At some point in time, Mr. Fowler made a partial payment of $6,000 and did not pay the remaining balance, which was approximately $10,800. In 1990, in December of that year, the plaintiff brought suit against Mr. Fowler in the Supreme Court of the State of New York, seeking a judgment for the balance owed by Mr. Fowler for goods sold and delivered which were the same goods and services alleged in this action. At some point in time, the matter was reduced to a judgment against Mr. Fowler and the court assumes that the judgment was never collected since the plaintiff is now pursuing an action against the parties here in the State of Connecticut. There was no indication as to why Fowler had not paid the balance of the contract due and owing to the plaintiff.
On or about May 25, 1993 the plaintiff commenced this particular action against the named defendants in the Judicial District of Litchfield. In its complaint, it is alleged that the contract was executed in New York and the plaintiff is seeking to recover on the grounds of contract, unjust CT Page 13457 enrichment and open account, based upon the services and plantings provided to the Kirkegards. On or about January 11, 1994 the court entered a summary judgment in favor of the defendants which judgment was ultimately reversed by the Appellate Court and the matter has now been set down for trial.
The defendants have set forth several special affirmative defenses to the matters complained of by the plaintiff in his complaint. Firstly, they allege that there was no contract between the Kirkegards and the plaintiff. Secondly, they allege both collateral estoppels and equitable estoppel against the plaintiff from proceeding against them.
At the time the services were provided to the Kirkegards, they had just had completed a new home for themselves in Monroe, New York, at a cost of approximately $230,000. Sometime subsequent to the providing of the services by the plaintiff, the defendants sold the property in New York and removed themselves to the State of Conn., wherein this action has now been brought against them. At the time of the sale of the premises, the parties received approximately $195,000 for the New York property, which amounts to a $35,000 loss, not including the cost of the landscaping. A lot of this was probably due to the fact that sometime between the time they built the house and the time they sold it, there had been a major decline in the real estate market in the whole Northeastern area of the United States and they suffered the consequences of having built at a time when prices were at their peak and selling at a time when prices had collapsed. Part of the problem, also, was that the Kirkegards felt that the landscaping services provided by the plaintiff were overly ambitious for the premises in the neighborhood in which they had built in New York State and resulted in a substantial amount of landscaping that had not been necessary and did nothing to enhance the value of the premises relative to the rest of the neighborhood.

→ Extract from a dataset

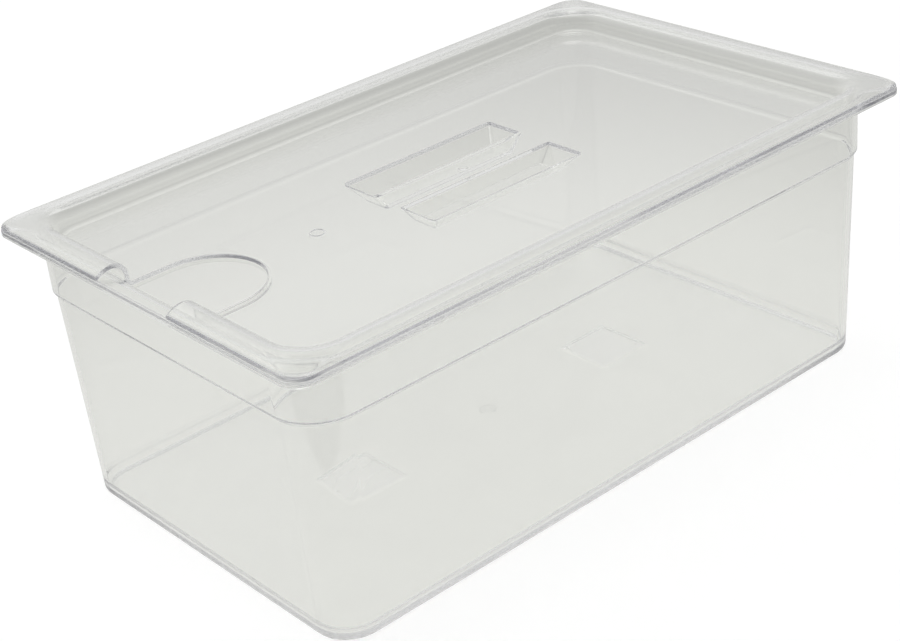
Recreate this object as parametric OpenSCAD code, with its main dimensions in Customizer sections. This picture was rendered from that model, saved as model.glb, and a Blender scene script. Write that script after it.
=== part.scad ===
// Full-size deep food pan with a notched lift-off cover, both moulded in clear polycarbonate.
// Millimetres. The origin is the middle of the pan's underside, +Z is up and +X runs along the
// pan, away from the notched end. Profiles are drawn as inset from the rim edge against height.

/* [Pan] */
// Length over the rim
pan_length = 530; // [400:1:600]
// Width over the rim
pan_width = 325; // [250:1:400]
// Height from the underside to the top of the rim
pan_height = 200; // [120:1:250]
// Wall and floor thickness
wall = 3; // [2:0.5:4]
// Corner radius of the rim edge
rim_corner = 14; // [12:1:24]
// Height of the turned-down lip under the rim edge
lip_drop = 4; // [3.5:0.5:12]
// Thickness of the turned-down lip
lip_wall = 2.5; // [2:0.25:3]
// Inset of the upper wall's outer face from the rim edge
wall_inset = 13.2; // [12:0.2:16]
// Outer corner radius of the upper wall
wall_corner = 33; // [25:1:36]
// Depth of the stacking shoulder below the rim
shoulder_drop = 42; // [30:1:70]
// How far the wall steps in at the shoulder
shoulder_step = 2.2; // [1:0.1:2.5]
// How far the tapered lower wall runs in from shoulder to floor
taper_run = 5; // [3:0.1:8]
// Radius of the outer edge round the floor
floor_round = 5; // [4:0.5:12]
// Side of the two matt square marks sunk in the underside
square_mark = 48; // [30:1:60]
// Distance of the square marks from the middle of the pan
square_offset = 118; // [80:1:140]
// Diameter of the gate dimple in the middle of the underside
dimple_d = 12; // [8:0.5:20]

/* [Cover] */
// Thickness of the cover
cover_wall = 3; // [2.5:0.25:3.25]
// Height of the crown of the cover's rim above the pan's rim
crown_height = 6; // [5.5:0.25:8]
// Inset of the crown from the rim edge
crown_inset = 13; // [12:0.5:13.5]
// Radius of the broad outer slope of the rim
crown_radius = 19; // [17:0.5:30]
// Radius with which the rim turns down into the pan
turn_radius = 11; // [8:0.5:11.5]
// Depth of the cover's flat panel below the pan's rim
panel_drop = 10.2; // [9:0.1:14]
// Clearance under the cover's foot
seat_gap = 0.2; // [0.1:0.1:0.5]

/* [Notch] */
// Width of the ladle notch
notch_width = 76; // [50:0.2:90]
// Reach of the notch from the rim edge
notch_reach = 91.5; // [70:0.5:120]
// Depth of the stiffening edge round the notch
notch_edge = 5.5; // [4:0.5:8]
// Thickness of that edge
notch_edge_wall = 2.5; // [2:0.5:4]

/* [Handle] */
// Length of a finger pocket at the panel
pocket_length = 132.6; // [100:0.2:160]
// Width of a finger pocket at the panel
pocket_width = 32.2; // [26:0.2:40]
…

The primary witnesses in this case were the plaintiff, Mr. Eisele, and the defendant, Diane Kirkegard. Mr. Kirkegard did not testify. One document upon which the plaintiff relied was the signed contract between Fowler and Eisele. Said document also contained the signature of Diane Kirkegard. The plaintiff alleges she signed the contract at about the same time that her father signed it and prior to the performance of CT Page 13458 the services. Mrs. Kirkegard's recollection was that, at the time the plaintiff showed up at her property to do the landscaping and install the shrubs and trees, she was asked to sign a document as a receipt for the merchandise being delivered. She has no recollection of ever having signed any other document relative to this matter.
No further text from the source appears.